For budget-oriented collectors, distribution of the official program on the day of the induction event is always a highlight of the weekend. The programs have been a staple of induction weekends since 1982, and the HOF once again continued its popular tradition of providing them free of charge. For the second year in a row, the programs were produced as a special-edition of Memories & Dreams, the six-times-per-year publication of the HOF’s membership program. The result has been a dramatic upgrade in the quality of the program, as it has expanded to a 32-page, yearbook-style magazine bursting with information and photographs of the new inductees, as well as current goings-on at the HOF museum.
Of course, in addition to the commemorative balls, bats, programs and pins issued by the HOF itself, there was no shortage of other memorabilia for sale up and down Main Street throughout the weekend. Card shops abound in Cooperstown, and sidewalk tables selling photos, autographs and every conceivable manner of baseball-related collectible were ubiquitous. There were even individuals standing on street corners with hand-made signs hawking their particular ware. One fellow was attempting to sell a fistful of All-Star ballots from Gwynn’s and Ripken’s rookie year at $3 each!

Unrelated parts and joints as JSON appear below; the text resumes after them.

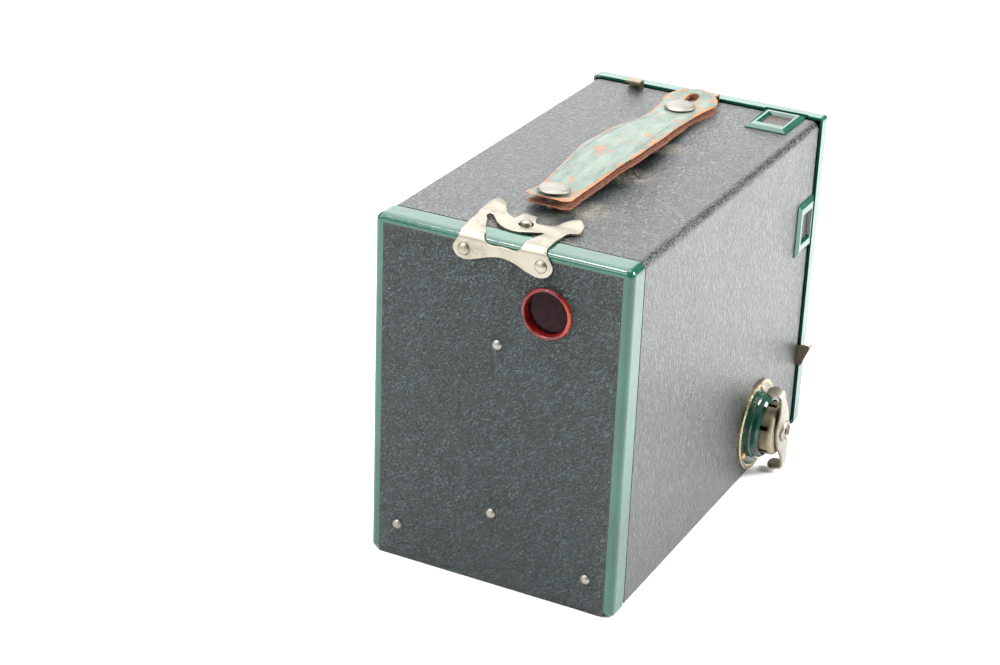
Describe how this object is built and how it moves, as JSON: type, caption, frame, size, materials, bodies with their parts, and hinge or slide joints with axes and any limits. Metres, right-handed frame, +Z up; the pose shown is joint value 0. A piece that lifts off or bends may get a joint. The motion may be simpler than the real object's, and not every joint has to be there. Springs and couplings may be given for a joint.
{
  "type": "box camera",
  "caption": "Roll-film box camera with a leatherette body, green lacquered edges, a hinged back with a red window, a winding key, reflecting finders and a leather carrying strap.",
  "frame": {"origin": "centre of the mouth of the tripod socket in the base, on the base plane", "axes": "+Z up; the lens looks along -Y and the hinged back is at +Y; the winding key is on the -X side"},
  "size_m": [0.0851, 0.1424, 0.1075],
  "materials": {
    "leatherette": "grained",
    "green_lacquer": "gloss",
    "aluminium": "satin",
    "black_metal": "matt",
    "nickel": "worn",
    "copper": "worn",
    "red_lacquer": "satin",
    "red_pane": "clear",
    "strap_leather": "worn",
    "spring_steel": "satin",
    "spool_wood": "plain",
    "glass": "clear",
    "mirror": "silvered"
  },
  "bodies": {
    "camera_body": {"base_covering": "leatherette", "body_covering": "leatherette", "body_shell": "aluminium", "carrier_front_plate": "black_metal", "carrier_side_far": "black_metal", "carrier_side_key": "black_metal", "film_gate": "black_metal", "finder_bezels": "nickel", "finder_glasses": "glass", "finder_lenses": "glass", "finder_mirrors": "mirror", "front_covering": "leatherette", "front_plate": "green_lacquer", "front_plate_screws": "nickel", "hinge_body_leaf": "spring_steel", "hinge_pin": "spring_steel", "key_bush": "aluminium", "key_plate": "green_lacquer", "key_plate_rivets": "copper", "latch_stud": "nickel", "lens": "glass", "lens_bezel": "nickel", "lens_cell": "black_metal", "light_cone": "black_metal", "pivot_springs": "spring_steel", "shutter_board": "aluminium", "shutter_pivot": "spring_steel", "shutter_spring": "spring_steel", "side_finder_box": "black_metal", "side_finder_frame": "green_lacquer", "slide_guides": "aluminium", "spool_pivots": "spring_steel", "strap": "strap_leather", "strap_studs": "nickel", "top_finder_box": "black_metal", "top_finder_frame": "green_lacquer", "tripod_socket_bottom": "nickel", "tripod_socket_side": "nickel"},
    "door": {"door_pan": "green_lacquer", "door_covering": "leatherette", "window_ring": "red_lacquer", "red_window": "red_pane", "window_backing": "nickel", "pressure_spring": "spring_steel", "back_rivets": "nickel", "hinge_door_leaf": "spring_steel", "latch_base": "nickel", "latch_rivets": "nickel"},
    "latch": {"latch_arm": "nickel"},
    "key_slide": {"key_drum": "nickel"},
    "key": {"key_wing": "nickel", "key_shaft": "nickel"},
    "take_up_spool": {"take_up_spool_core": "spool_wood", "take_up_spool_flanges": "spring_steel"},
    "roller_lower": {"film_roller_lower": "spring_steel"},
    "roller_upper": {"film_roller_upper": "spring_steel"},
    "lever": {"shutter_lever": "nickel"},
    "disc": {"shutter_disc": "black_metal"},
    "stops": {"stop_slide": "nickel"},
    "time": {"time_slide": "nickel"}
  },
  "joints": [
    {"name": "back_open", "type": "hinge", "parent": "camera_body", "child": "door", "pos_m": [0, 0.06485, 0.0016], "axis": [-1, 0, 0], "range_deg": [0, 95]},
    {"name": "latch_lift", "type": "hinge", "parent": "door", "child": "latch", "pos_m": [-0.0008, 0.0652, 0.1029], "axis": [-1, 0, 0], "range_deg": [0, 12], "stiffness_Nm_per_rad": 0.25},
    {"name": "key_pull", "type": "slide", "parent": "camera_body", "child": "key_slide", "axis": [-1, 0, 0], "range_m": [0, 0.006]},
    {"name": "key_turn", "type": "hinge", "parent": "key_slide", "child": "key", "pos_m": [-0.0409, -0.0335, 0.0152], "axis": [-1, 0, 0], "continuous": true},
    {"name": "spool_turn", "type": "hinge", "parent": "camera_body", "child": "take_up_spool", "pos_m": [0, -0.0335, 0.0152], "axis": [-1, 0, 0], "continuous": true},
    {"name": "roller_lower_turn", "type": "hinge", "parent": "camera_body", "child": "roller_lower", "pos_m": [0, 0.058, 0.0056], "axis": [1, 0, 0], "continuous": true},
    {"name": "roller_upper_turn", "type": "hinge", "parent": "camera_body", "child": "roller_upper", "pos_m": [0, 0.058, 0.0962], "axis": [1, 0, 0], "continuous": true},
    {"name": "lever_swing", "type": "hinge", "parent": "camera_body", "child": "lever", "pos_m": [0, -0.0664, 0.031], "axis": [0, 1, 0], "range_deg": [0, 17.3], "deforming": ["shutter_spring"]},
    {"name": "disc_swing", "type": "hinge", "parent": "camera_body", "child": "disc", "pos_m": [0, -0.06775, 0.031], "axis": [0, 1, 0], "range_deg": [0, 75.1]},
    {"name": "stop_pull", "type": "slide", "parent": "camera_body", "child": "stops", "axis": [0, 0, 1], "range_m": [0, 0.014]},
    {"name": "time_pull", "type": "slide", "parent": "camera_body", "child": "time", "axis": [0, 0, 1], "range_m": [0, 0.005]}
  ],
  "couplings": [
    {"joint": "spool_turn", "follows": "key_turn", "ratio": 1},
    {"joint": "disc_swing", "follows": "lever_swing", "ratio": 4.335}
  ]
}
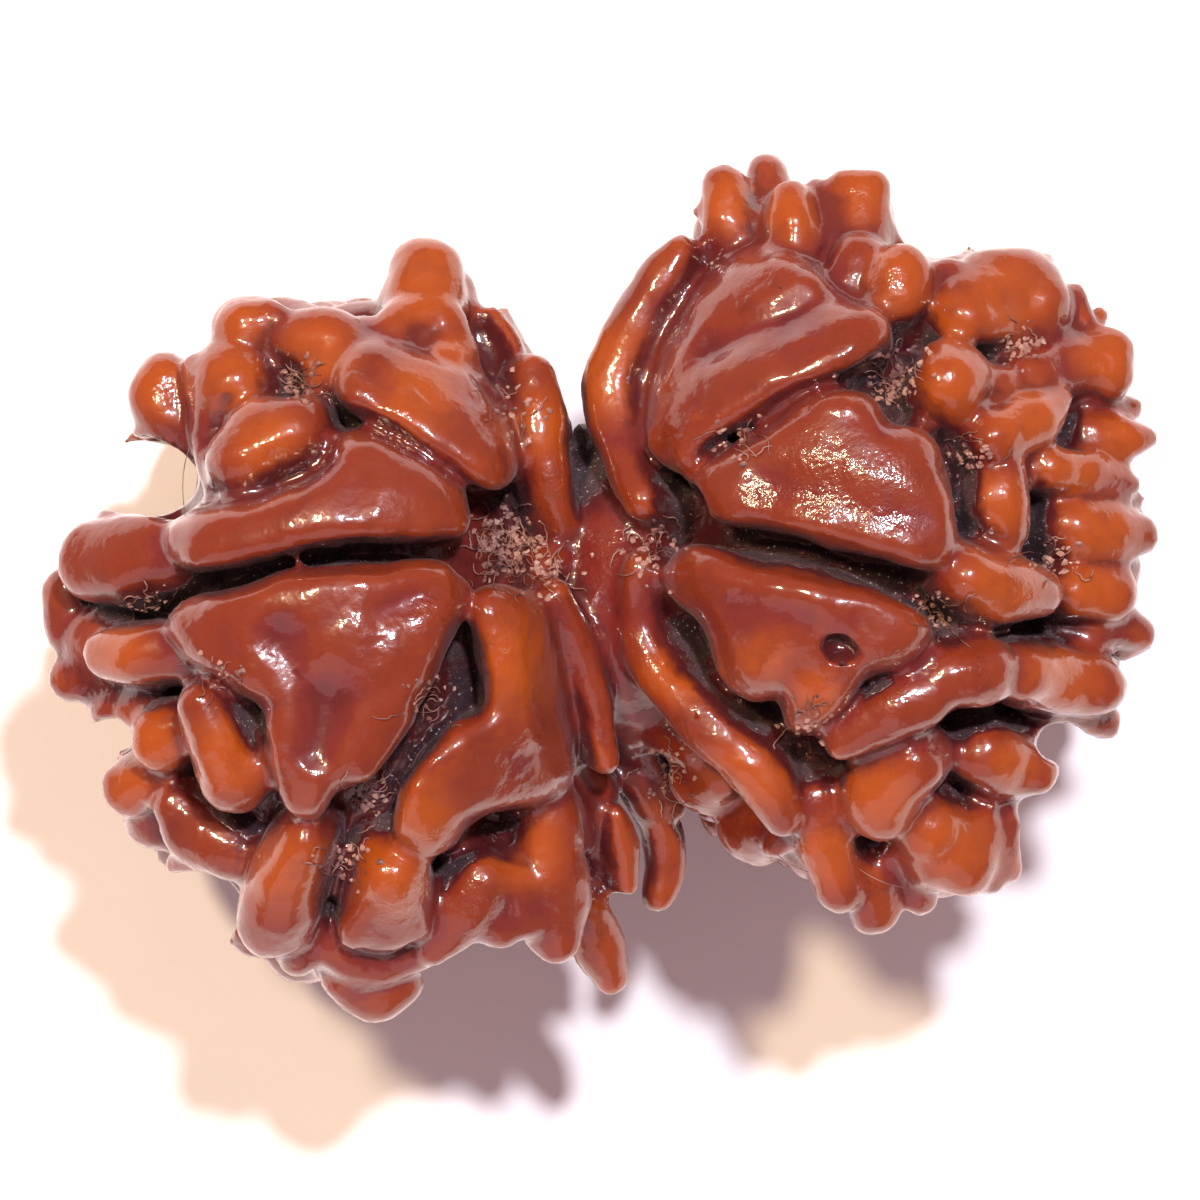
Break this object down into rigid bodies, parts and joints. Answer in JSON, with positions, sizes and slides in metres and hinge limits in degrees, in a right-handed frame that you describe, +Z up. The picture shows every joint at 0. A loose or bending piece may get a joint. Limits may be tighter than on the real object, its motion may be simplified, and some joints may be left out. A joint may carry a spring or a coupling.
{
  "type": "gauri shankar rudraksha",
  "caption": "Natural twin rudraksha stone: two lumpy beads grown together side by side, with broad waxed petals above, knobs and teeth round the sides and dark fibrous grooves.",
  "frame": {"origin": "bottom centre of the stone's bounding box, on the surface that it rests on", "axes": "+X along the pair of beads, +Y across them, +Z up through the two upper ends with their petals"},
  "size_m": [0.034, 0.024, 0.0212],
  "materials": {
    "waxed_stone": "waxed orange brown, small sharp highlights, darker in the grooves"
  },
  "bodies": {
    "root": {"twin_bead": "waxed_stone"}
  },
  "joints": []
}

The flood has come and gone from Cooperstown, leaving local merchants quite a bit richer but also somewhat relieved to have their town back. The next few years promise to be much calmer in the little village. In fact, veteran HOF watchers not only marveled at what was the largest gathering ever in Cooperstown, but wondered when — if ever — such a crowd would be seen again.
The consensus? There’s only one possibility in the foreseeable future that the Great Flood of 2007 will be matched. The occasion? The inevitable entrance of Derek Jeter into the hall of baseball’s immortals. Book your reservations now!